Brazil Government Key Coalition Ally to Stick With Temer
(Bloomberg) -- The Brazilian government’s main ally in Congress intends to maintain its support for embattled President Michel Temer, according to one of its most senior members.
Senator Jose Serra, a former foreign minister in the Temer administration, said that the Brazilian Social Democracy Party will not give up its cabinet positions and remains committed to the reforms underway in Congress, in comments to reporters in Brasilia on Monday evening.
The PSDB, as the party is known, plays a key role in Temer’s market-friendly reform agenda. Four cabinet ministers belong to the party, and its votes in both houses of Congress are essential for the administration. But the party’s support has been in doubt since explosive allegations emerged against the president last month. Investors are closely watching the party’s decision as a sign that Temer may be able to pull together enough votes to advance crucial labor and pension reforms.

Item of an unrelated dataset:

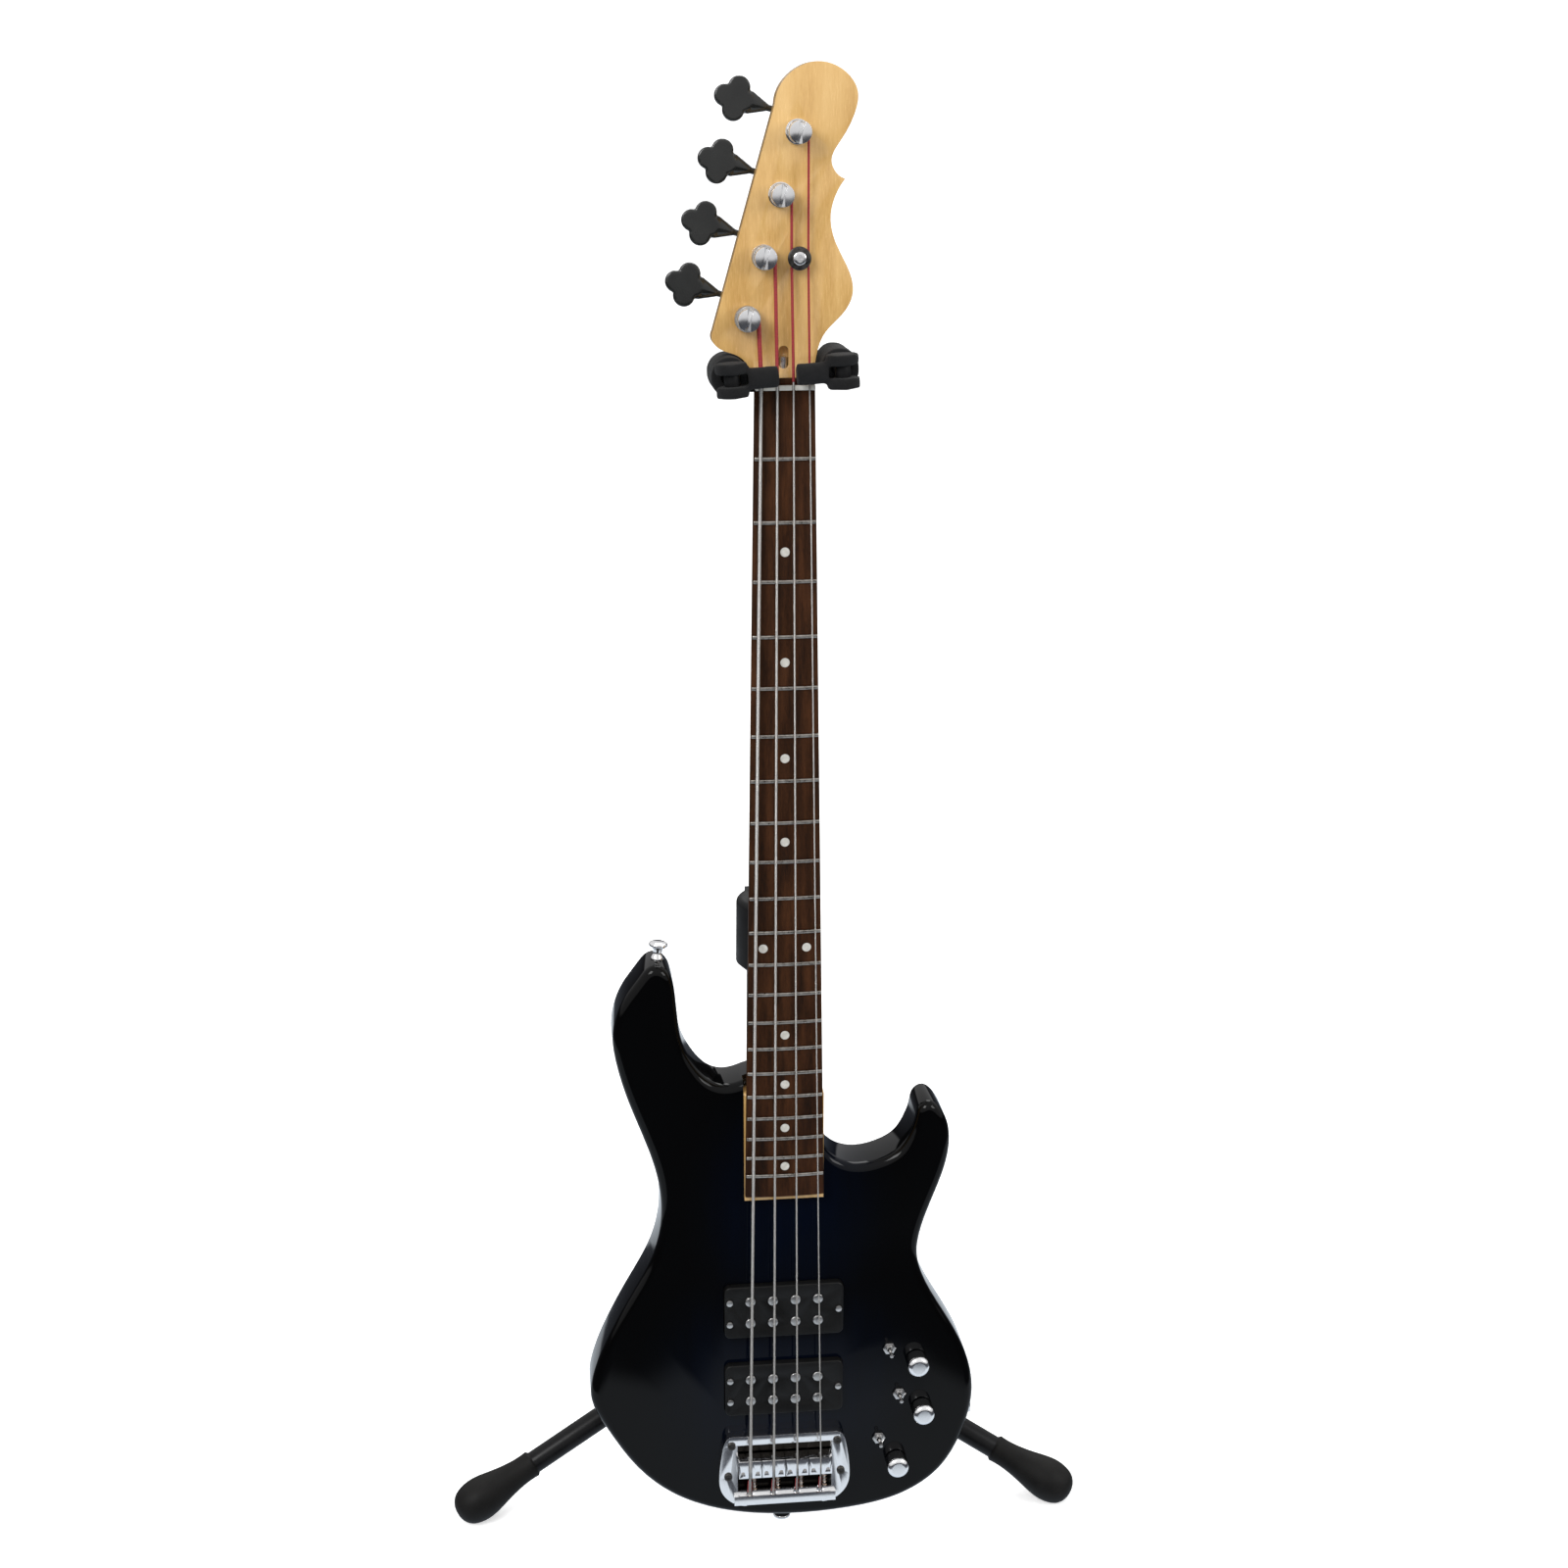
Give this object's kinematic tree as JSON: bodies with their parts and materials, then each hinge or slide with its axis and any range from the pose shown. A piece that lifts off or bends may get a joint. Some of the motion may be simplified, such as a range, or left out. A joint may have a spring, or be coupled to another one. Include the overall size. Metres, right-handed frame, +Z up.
{
  "type": "bass guitar on stand",
  "caption": "Solid-body electric bass guitar hanging by its headstock in a padded yoke on a height-adjustable folding tripod stand.",
  "frame": {"origin": "on the floor, under the middle of the whole object", "axes": "+Z up along the mast, +X to the viewer's right as the guitar is faced, the guitar's face looks towards -Y"},
  "size_m": [0.5334, 0.4899, 1.1983],
  "materials": {
    "burst_lacquer": "deep gloss",
    "maple": "gloss",
    "rosewood": "satin",
    "fret_silver": "polished",
    "pearl": "gloss",
    "bone": "satin",
    "steel": "bright",
    "chrome": "mirror",
    "black_key": "satin",
    "black_plastic": "satin",
    "dark_screw": "satin",
    "copper_coil": "satin",
    "board_green": "satin",
    "stand_black": "satin powder coat",
    "stand_plastic": "fine texture",
    "foam": "matte foam",
    "foot_rubber": "matte"
  },
  "bodies": {
    "base": {"leg_hub": "stand_plastic", "leg_pins": "steel", "lower_tube": "stand_black", "clutch_body": "stand_plastic", "backrest_bar": "stand_black", "backrest_pads": "foam"},
    "leg_left_set": {"leg_left": "stand_black", "foot_left": "foot_rubber"},
    "leg_right_set": {"leg_right": "stand_black", "foot_right": "foot_rubber"},
    "leg_rear_set": {"leg_rear": "stand_black", "foot_rear": "foot_rubber"},
    "squeeze_lever": {"clutch_lever": "stand_plastic"},
    "mast": {"upper_tube": "stand_black", "yoke_mount": "stand_plastic"},
    "yoke": {"yoke_frame": "stand_plastic", "yoke_pads": "foam"},
    "left_gate": {"gate_left": "foam"},
    "right_gate": {"gate_right": "foam"},
    "guitar": {"body": "burst_lacquer", "neck": "maple", "fingerboard": "rosewood", "frets": "fret_silver", "fret_dots": "pearl", "nut": "bone", "truss_rod": "steel", "neck_plate": "chrome", "neck_bolts": "chrome", "tuner_housings": "chrome", "small_screws": "steel", "string_retainer": "dark_screw", "strings": "steel", "pickup_covers": "black_plastic", "pickup_coils": "copper_coil", "pickup_poles": "steel", "bridge_plate": "chrome", "bridge_saddles": "chrome", "saddle_screws": "steel", "bridge_screws": "dark_screw", "toggle_bodies": "steel", "potentiometers": "steel", "control_cover": "black_plastic", "battery": "black_plastic", "circuit_board": "board_green", "output_jack": "chrome", "strap_buttons": "chrome"},
    "volume_knob_body": {"volume_knob": "chrome"},
    "treble_knob_body": {"treble_knob": "chrome"},
    "bass_knob_body": {"bass_knob": "chrome"},
    "pickup_toggle_body": {"pickup_toggle_lever": "steel"},
    "coil_toggle_body": {"coil_toggle_lever": "steel"},
    "preamp_toggle_body": {"preamp_toggle_lever": "steel"},
    "post_1": {"tuner_post_1": "chrome"},
    "key_1": {"tuner_key_1": "black_key"},
    "post_2": {"tuner_post_2": "chrome"},
    "key_2": {"tuner_key_2": "black_key"},
    "post_3": {"tuner_post_3": "chrome"},
    "key_3": {"tuner_key_3": "black_key"},
    "post_4": {"tuner_post_4": "chrome"},
    "key_4": {"tuner_key_4": "black_key"}
  },
  "joints": [
    {"name": "leg_left_fold", "type": "hinge", "parent": "base", "child": "leg_left_set", "pos_m": [-0.03205, -0.05235, 0.118], "axis": [0.3338, -0.9426, 0], "range_deg": [0, 68]},
    {"name": "leg_right_fold", "type": "hinge", "parent": "base", "child": "leg_right_set", "pos_m": [0.03094, -0.0551, 0.118], "axis": [0.4147, 0.91, 0], "range_deg": [0, 68]},
    {"name": "leg_rear_fold", "type": "hinge", "parent": "base", "child": "leg_rear_set", "pos_m": [0.00148, -0.00703, 0.118], "axis": [-0.999, 0.0436, 0], "range_deg": [0, 68]},
    {"name": "clutch_squeeze", "type": "hinge", "parent": "base", "child": "squeeze_lever", "pos_m": [0, -0.0115, 0.521], "axis": [-1, 0, 0], "range_deg": [0, 6], "stiffness_Nm_per_rad": 2, "springref_deg": -8.59},
    {"name": "mast_height", "type": "slide", "parent": "base", "child": "mast", "axis": [0, 0, 1], "range_m": [0, 0.12]},
    {"name": "yoke_swivel", "type": "hinge", "parent": "mast", "child": "yoke", "pos_m": [0, -0.06712, 0.98209], "axis": [0, -0.9945, 0.1045], "range_deg": [-8, 8]},
    {"name": "gate_left_swing", "type": "hinge", "parent": "yoke", "child": "left_gate", "pos_m": [-0.03891, -0.16188, 0.98932], "axis": [0.0698, -0.1043, -0.9921], "range_deg": [0, 90]},
    {"name": "gate_right_swing", "type": "hinge", "parent": "yoke", "child": "right_gate", "pos_m": [0.03891, -0.16131, 0.99473], "axis": [-0.0698, 0.1043, 0.9921], "range_deg": [0, 90]},
    {"name": "guitar_lift", "type": "slide", "parent": "yoke", "child": "guitar", "axis": [0, 0.1045, 0.9945], "range_m": [0, 0.06]},
    {"name": "volume_turn", "type": "hinge", "parent": "guitar", "child": "volume_knob_body", "pos_m": [0.108, -0.22559, 0.20138], "axis": [0, -0.9945, 0.1045], "range_deg": [-150, 150]},
    {"name": "treble_turn", "type": "hinge", "parent": "guitar", "child": "treble_knob_body", "pos_m": [0.113, -0.23019, 0.15762], "axis": [0, -0.9945, 0.1045], "range_deg": [-150, 150]},
    {"name": "bass_turn", "type": "hinge", "parent": "guitar", "child": "bass_knob_body", "pos_m": [0.0925, -0.23511, 0.11088], "axis": [0, -0.9945, 0.1045], "range_deg": [-150, 150]},
    {"name": "pickup_toggle_flip", "type": "hinge", "parent": "guitar", "child": "pickup_toggle_body", "pos_m": [0.0857, -0.21738, 0.21258], "axis": [1, 0, 0], "range_deg": [-13, 13]},
    {"name": "coil_toggle_flip", "type": "hinge", "parent": "guitar", "child": "coil_toggle_body", "pos_m": [0.0943, -0.22171, 0.17131], "axis": [1, 0, 0], "range_deg": [-13, 13]},
    {"name": "preamp_toggle_flip", "type": "hinge", "parent": "guitar", "child": "preamp_toggle_body", "pos_m": [0.078, -0.22584, 0.13203], "axis": [1, 0, 0], "range_deg": [-13, 13]},
    {"name": "key_1_turn", "type": "hinge", "parent": "guitar", "child": "key_1", "pos_m": [-0.02337, -0.10895, 1.03377], "axis": [-0.9621, 0.0285, 0.2711], "range_deg": [-180, 180]},
    {"name": "post_1_turn", "type": "hinge", "parent": "guitar", "child": "post_1", "pos_m": [-0.0261, -0.13084, 1.02639], "axis": [0, -0.9945, 0.1045], "range_deg": [-13, 13]},
    {"name": "key_2_turn", "type": "hinge", "parent": "guitar", "child": "key_2", "pos_m": [-0.01144, -0.10454, 1.07564], "axis": [-0.9621, 0.0285, 0.2711], "range_deg": [-180, 180]},
    {"name": "post_2_turn", "type": "hinge", "parent": "guitar", "child": "post_2", "pos_m": [-0.01417, -0.12644, 1.06826], "axis": [0, -0.9945, 0.1045], "range_deg": [-13, 13]},
    {"name": "key_3_turn", "type": "hinge", "parent": "guitar", "child": "key_3", "pos_m": [0.00049, -0.10014, 1.11751], "axis": [-0.9621, 0.0285, 0.2711], "range_deg": [-180, 180]},
    {"name": "post_3_turn", "type": "hinge", "parent": "guitar", "child": "post_3", "pos_m": [-0.00224, -0.12204, 1.11013], "axis": [0, -0.9945, 0.1045], "range_deg": [-13, 13]},
    {"name": "key_4_turn", "type": "hinge", "parent": "guitar", "child": "key_4", "pos_m": [0.01242, -0.09574, 1.15938], "axis": [-0.9621, 0.0285, 0.2711], "range_deg": [-180, 180]},
    {"name": "post_4_turn", "type": "hinge", "parent": "guitar", "child": "post_4", "pos_m": [0.00969, -0.11763, 1.152], "axis": [0, -0.9945, 0.1045], "range_deg": [-13, 13]}
  ],
  "couplings": [
    {"joint": "gate_left_swing", "follows": "guitar_lift", "rad_per_m": 26.167},
    {"joint": "gate_right_swing", "follows": "guitar_lift", "rad_per_m": 26.167},
    {"joint": "post_1_turn", "follows": "key_1_turn", "ratio": 0.071429},
    {"joint": "post_2_turn", "follows": "key_2_turn", "ratio": 0.071429},
    {"joint": "post_3_turn", "follows": "key_3_turn", "ratio": 0.071429},
    {"joint": "post_4_turn", "follows": "key_4_turn", "ratio": 0.071429}
  ]
}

"The PSDB will not make any move at the moment toward leaving the government," Serra said.
Previously, party leaders had indicated that their support would depend on a positive outcome for Temer at Brazil’s top electoral court, known as the TSE. On Friday the court acquitted Temer of illegal campaign financing in the 2014 election. But the president still faces numerous impeachment requests, an investigation at the Supreme Court and rock-bottom popularity levels.
Serra said that some in the party had called for the PSDB to withdraw, while continuing to support the reform program. PSDB acting head Tasso Jereissati said after the meeting that the party would allow its deputies to vote freely in the event that the lower house must decide on whether to move forward with possible charges against Temer, and that it may also appeal the TSE decision.
"We understand that there was corruption and improper use of public funds," Jereissati said. "We don’t have to keep quiet."
Before political turbulence picked up last month, Temer was close to securing votes needed to pass his proposed pension overhaul in the lower house, and was also pushing ahead with a bill that loosens decades-old labor laws.